# Description of the task:
Make an exact copy of the lines below.

________________

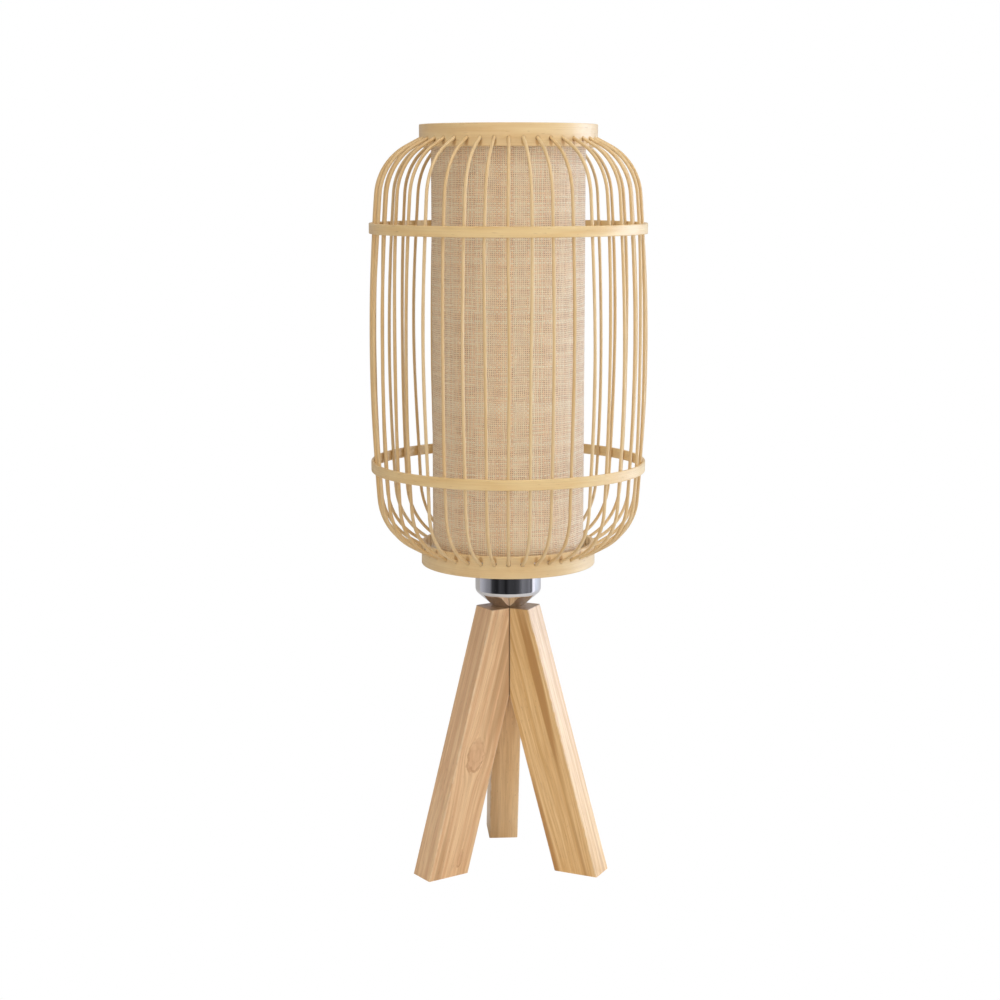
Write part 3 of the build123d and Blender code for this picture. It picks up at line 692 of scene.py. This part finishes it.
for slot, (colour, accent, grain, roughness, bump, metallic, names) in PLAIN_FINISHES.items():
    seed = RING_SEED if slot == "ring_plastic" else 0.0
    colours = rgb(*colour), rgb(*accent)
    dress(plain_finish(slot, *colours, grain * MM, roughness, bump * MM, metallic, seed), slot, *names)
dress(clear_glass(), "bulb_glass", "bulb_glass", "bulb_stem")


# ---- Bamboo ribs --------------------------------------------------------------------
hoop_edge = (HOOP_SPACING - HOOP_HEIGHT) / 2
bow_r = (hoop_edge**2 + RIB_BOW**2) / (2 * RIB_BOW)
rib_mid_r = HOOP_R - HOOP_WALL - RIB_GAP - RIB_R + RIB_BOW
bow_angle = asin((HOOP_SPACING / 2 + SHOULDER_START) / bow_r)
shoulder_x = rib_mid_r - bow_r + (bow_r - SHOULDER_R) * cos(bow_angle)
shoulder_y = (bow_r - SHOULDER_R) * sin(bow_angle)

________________

# In response:
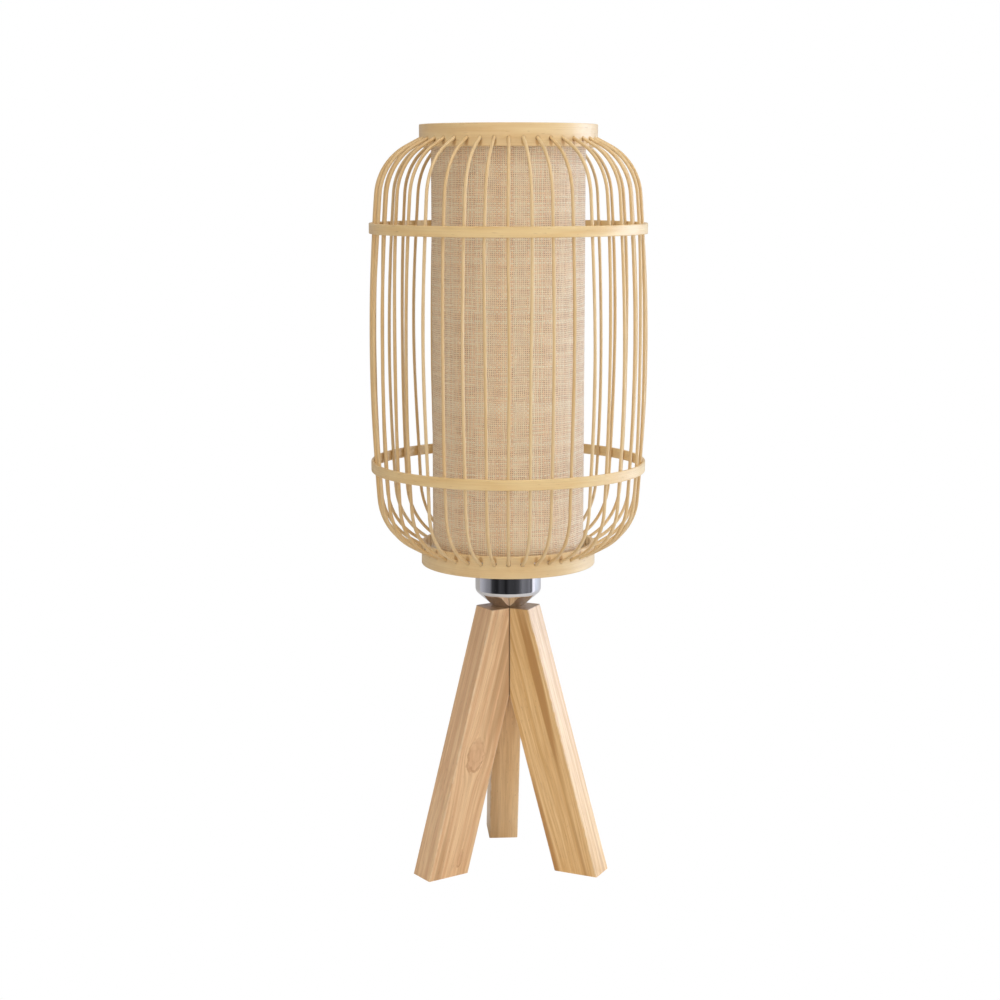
Write part 3 of the build123d and Blender code for this picture. It picks up at line 692 of scene.py. This part finishes it.
for slot, (colour, accent, grain, roughness, bump, metallic, names) in PLAIN_FINISHES.items():
    seed = RING_SEED if slot == "ring_plastic" else 0.0
    colours = rgb(*colour), rgb(*accent)
    dress(plain_finish(slot, *colours, grain * MM, roughness, bump * MM, metallic, seed), slot, *names)
dress(clear_glass(), "bulb_glass", "bulb_glass", "bulb_stem")


# ---- Bamboo ribs --------------------------------------------------------------------
hoop_edge = (HOOP_SPACING - HOOP_HEIGHT) / 2
bow_r = (hoop_edge**2 + RIB_BOW**2) / (2 * RIB_BOW)
rib_mid_r = HOOP_R - HOOP_WALL - RIB_GAP - RIB_R + RIB_BOW
bow_angle = asin((HOOP_SPACING / 2 + SHOULDER_START) / bow_r)
shoulder_x = rib_mid_r - bow_r + (bow_r - SHOULDER_R) * cos(bow_angle)
shoulder_y = (bow_r - SHOULDER_R) * sin(bow_angle)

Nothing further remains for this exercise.